Exercise details: Extract all data as written.

Material:
● ● ● ●

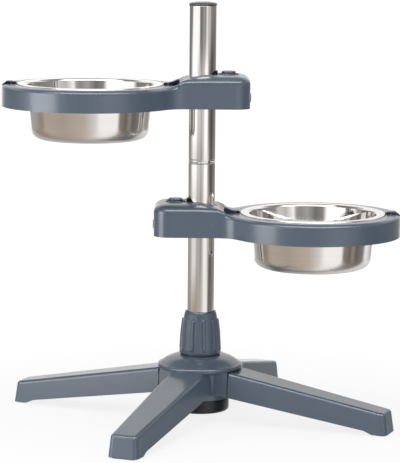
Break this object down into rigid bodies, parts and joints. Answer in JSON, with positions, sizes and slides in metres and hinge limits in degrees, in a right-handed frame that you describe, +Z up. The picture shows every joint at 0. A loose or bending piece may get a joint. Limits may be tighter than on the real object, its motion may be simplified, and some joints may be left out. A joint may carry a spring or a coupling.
{
  "type": "elevated pet feeder",
  "caption": "Free-standing pet feeder: a steel pole on a splayed base carries height-adjustable swivelling ring arms, each with a push-button lock and a lift-out steel bowl.",
  "frame": {"origin": "the pole's axis at floor level, midway between the tips of the splayed legs", "axes": "+Z up along the pole; +X towards the lower bowl at rest, so the upper bowl points along -X"},
  "size_m": [0.438, 0.4216, 0.4602],
  "materials": {
    "blue_plastic": "satin moulded",
    "navy_plastic": "satin moulded",
    "black_plastic": "satin moulded",
    "white_nylon": "natural nylon",
    "cap_plastic": "fine matte",
    "pole_steel": "polished tube with fine drawn lines",
    "bowl_steel": "polished stainless",
    "zinc_steel": "zinc plated",
    "spring_steel": "bright wire",
    "rubber": "moulded rubber"
  },
  "bodies": {
    "stand": {"base_hub": "blue_plastic", "leg_right": "blue_plastic", "leg_left": "blue_plastic", "leg_screws": "zinc_steel", "foot_pads": "rubber", "base_cap": "black_plastic", "base_bolt": "zinc_steel", "pole_collet": "white_nylon", "pole_plug": "zinc_steel", "pole_lower_tube": "pole_steel", "pole_upper_tube": "pole_steel", "pole_joiner": "zinc_steel", "pole_cap": "cap_plastic"},
    "collar": {"lock_collar": "blue_plastic"},
    "upper_carriage": {"upper_liner_top": "white_nylon", "upper_liner_bottom": "white_nylon"},
    "upper_arm": {"upper_arm": "blue_plastic", "upper_guide_bush": "black_plastic", "upper_arm_cover": "black_plastic", "upper_cover_screws": "zinc_steel", "upper_end_screw": "zinc_steel", "upper_plate_pin": "zinc_steel", "upper_plate_spring": "spring_steel", "upper_stop_far": "navy_plastic", "upper_stop_neck": "navy_plastic", "upper_stop_noses": "rubber"},
    "upper_button": {"upper_release_button": "blue_plastic"},
    "upper_plate": {"upper_lock_plate": "zinc_steel"},
    "upper_bowl": {"upper_bowl": "bowl_steel"},
    "lower_carriage": {"lower_liner_top": "white_nylon", "lower_liner_bottom": "white_nylon"},
    "lower_arm": {"lower_arm": "blue_plastic", "lower_guide_bush": "black_plastic", "lower_arm_cover": "black_plastic", "lower_cover_screws": "zinc_steel", "lower_end_screw": "zinc_steel", "lower_plate_pin": "zinc_steel", "lower_plate_spring": "spring_steel", "lower_stop_far": "navy_plastic", "lower_stop_neck": "navy_plastic", "lower_stop_noses": "rubber"},
    "lower_button": {"lower_release_button": "blue_plastic"},
    "lower_plate": {"lower_lock_plate": "zinc_steel"},
    "lower_bowl": {"lower_bowl": "bowl_steel"}
  },
  "joints": [
    {"name": "collar_turn", "type": "hinge", "parent": "stand", "child": "collar", "pos_m": [0, 0, 0.0722], "axis": [0, 0, 1], "range_deg": [0, 120]},
    {"name": "upper_height", "type": "slide", "parent": "stand", "child": "upper_carriage", "axis": [0, 0, 1], "range_m": [-0.04, 0.07]},
    {"name": "upper_swivel", "type": "hinge", "parent": "upper_carriage", "child": "upper_arm", "pos_m": [0, 0, 0.346], "axis": [0, 0, 1], "continuous": true},
    {"name": "upper_button_press", "type": "slide", "parent": "upper_arm", "child": "upper_button", "axis": [0, 0, -1], "range_m": [0, 0.003], "stiffness_N_per_m": 800, "springref_m": -0.001},
    {"name": "upper_plate_tilt", "type": "hinge", "parent": "upper_arm", "child": "upper_plate", "pos_m": [-0.021, 0, 0.3575], "axis": [0, 1, 0], "range_deg": [0, 3.5], "deforming": ["upper_plate_spring"]},
    {"name": "upper_bowl_lift", "type": "slide", "parent": "upper_arm", "child": "upper_bowl", "axis": [0, 0, 1], "range_m": [0, 0.07]},
    {"name": "lower_height", "type": "slide", "parent": "stand", "child": "lower_carriage", "axis": [0, 0, 1], "range_m": [-0.08, 0.04]},
    {"name": "lower_swivel", "type": "hinge", "parent": "lower_carriage", "child": "lower_arm", "pos_m": [0, 0, 0.206], "axis": [0, 0, 1], "continuous": true},
    {"name": "lower_button_press", "type": "slide", "parent": "lower_arm", "child": "lower_button", "axis": [0, 0, -1], "range_m": [0, 0.003], "stiffness_N_per_m": 800, "springref_m": -0.001},
    {"name": "lower_plate_tilt", "type": "hinge", "parent": "lower_arm", "child": "lower_plate", "pos_m": [0.021, 0, 0.2175], "axis": [0, -1, 0], "range_deg": [0, 3.5], "deforming": ["lower_plate_spring"]},
    {"name": "lower_bowl_lift", "type": "slide", "parent": "lower_arm", "child": "lower_bowl", "axis": [0, 0, 1], "range_m": [0, 0.07]}
  ],
  "couplings": [
    {"joint": "upper_plate_tilt", "follows": "upper_button_press", "rad_per_m": 20.214},
    {"joint": "lower_plate_tilt", "follows": "lower_button_press", "rad_per_m": 20.214}
  ]
}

● ● ● ●

Worked solution:
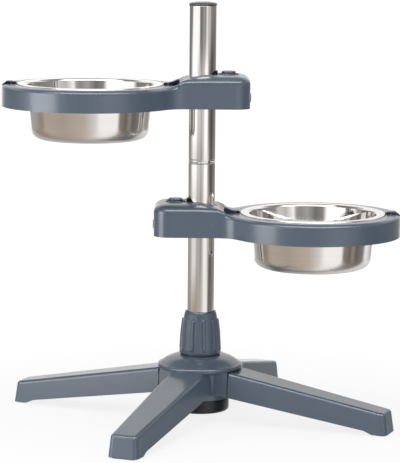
Break this object down into rigid bodies, parts and joints. Answer in JSON, with positions, sizes and slides in metres and hinge limits in degrees, in a right-handed frame that you describe, +Z up. The picture shows every joint at 0. A loose or bending piece may get a joint. Limits may be tighter than on the real object, its motion may be simplified, and some joints may be left out. A joint may carry a spring or a coupling.
{
  "type": "elevated pet feeder",
  "caption": "Free-standing pet feeder: a steel pole on a splayed base carries height-adjustable swivelling ring arms, each with a push-button lock and a lift-out steel bowl.",
  "frame": {"origin": "the pole's axis at floor level, midway between the tips of the splayed legs", "axes": "+Z up along the pole; +X towards the lower bowl at rest, so the upper bowl points along -X"},
  "size_m": [0.438, 0.4216, 0.4602],
  "materials": {
    "blue_plastic": "satin moulded",
    "navy_plastic": "satin moulded",
    "black_plastic": "satin moulded",
    "white_nylon": "natural nylon",
    "cap_plastic": "fine matte",
    "pole_steel": "polished tube with fine drawn lines",
    "bowl_steel": "polished stainless",
    "zinc_steel": "zinc plated",
    "spring_steel": "bright wire",
    "rubber": "moulded rubber"
  },
  "bodies": {
    "stand": {"base_hub": "blue_plastic", "leg_right": "blue_plastic", "leg_left": "blue_plastic", "leg_screws": "zinc_steel", "foot_pads": "rubber", "base_cap": "black_plastic", "base_bolt": "zinc_steel", "pole_collet": "white_nylon", "pole_plug": "zinc_steel", "pole_lower_tube": "pole_steel", "pole_upper_tube": "pole_steel", "pole_joiner": "zinc_steel", "pole_cap": "cap_plastic"},
    "collar": {"lock_collar": "blue_plastic"},
    "upper_carriage": {"upper_liner_top": "white_nylon", "upper_liner_bottom": "white_nylon"},
    "upper_arm": {"upper_arm": "blue_plastic", "upper_guide_bush": "black_plastic", "upper_arm_cover": "black_plastic", "upper_cover_screws": "zinc_steel", "upper_end_screw": "zinc_steel", "upper_plate_pin": "zinc_steel", "upper_plate_spring": "spring_steel", "upper_stop_far": "navy_plastic", "upper_stop_neck": "navy_plastic", "upper_stop_noses": "rubber"},
    "upper_button": {"upper_release_button": "blue_plastic"},
    "upper_plate": {"upper_lock_plate": "zinc_steel"},
    "upper_bowl": {"upper_bowl": "bowl_steel"},
    "lower_carriage": {"lower_liner_top": "white_nylon", "lower_liner_bottom": "white_nylon"},
    "lower_arm": {"lower_arm": "blue_plastic", "lower_guide_bush": "black_plastic", "lower_arm_cover": "black_plastic", "lower_cover_screws": "zinc_steel", "lower_end_screw": "zinc_steel", "lower_plate_pin": "zinc_steel", "lower_plate_spring": "spring_steel", "lower_stop_far": "navy_plastic", "lower_stop_neck": "navy_plastic", "lower_stop_noses": "rubber"},
    "lower_button": {"lower_release_button": "blue_plastic"},
    "lower_plate": {"lower_lock_plate": "zinc_steel"},
    "lower_bowl": {"lower_bowl": "bowl_steel"}
  },
  "joints": [
    {"name": "collar_turn", "type": "hinge", "parent": "stand", "child": "collar", "pos_m": [0, 0, 0.0722], "axis": [0, 0, 1], "range_deg": [0, 120]},
    {"name": "upper_height", "type": "slide", "parent": "stand", "child": "upper_carriage", "axis": [0, 0, 1], "range_m": [-0.04, 0.07]},
    {"name": "upper_swivel", "type": "hinge", "parent": "upper_carriage", "child": "upper_arm", "pos_m": [0, 0, 0.346], "axis": [0, 0, 1], "continuous": true},
    {"name": "upper_button_press", "type": "slide", "parent": "upper_arm", "child": "upper_button", "axis": [0, 0, -1], "range_m": [0, 0.003], "stiffness_N_per_m": 800, "springref_m": -0.001},
    {"name": "upper_plate_tilt", "type": "hinge", "parent": "upper_arm", "child": "upper_plate", "pos_m": [-0.021, 0, 0.3575], "axis": [0, 1, 0], "range_deg": [0, 3.5], "deforming": ["upper_plate_spring"]},
    {"name": "upper_bowl_lift", "type": "slide", "parent": "upper_arm", "child": "upper_bowl", "axis": [0, 0, 1], "range_m": [0, 0.07]},
    {"name": "lower_height", "type": "slide", "parent": "stand", "child": "lower_carriage", "axis": [0, 0, 1], "range_m": [-0.08, 0.04]},
    {"name": "lower_swivel", "type": "hinge", "parent": "lower_carriage", "child": "lower_arm", "pos_m": [0, 0, 0.206], "axis": [0, 0, 1], "continuous": true},
    {"name": "lower_button_press", "type": "slide", "parent": "lower_arm", "child": "lower_button", "axis": [0, 0, -1], "range_m": [0, 0.003], "stiffness_N_per_m": 800, "springref_m": -0.001},
    {"name": "lower_plate_tilt", "type": "hinge", "parent": "lower_arm", "child": "lower_plate", "pos_m": [0.021, 0, 0.2175], "axis": [0, -1, 0], "range_deg": [0, 3.5], "deforming": ["lower_plate_spring"]},
    {"name": "lower_bowl_lift", "type": "slide", "parent": "lower_arm", "child": "lower_bowl", "axis": [0, 0, 1], "range_m": [0, 0.07]}
  ],
  "couplings": [
    {"joint": "upper_plate_tilt", "follows": "upper_button_press", "rad_per_m": 20.214},
    {"joint": "lower_plate_tilt", "follows": "lower_button_press", "rad_per_m": 20.214}
  ]
}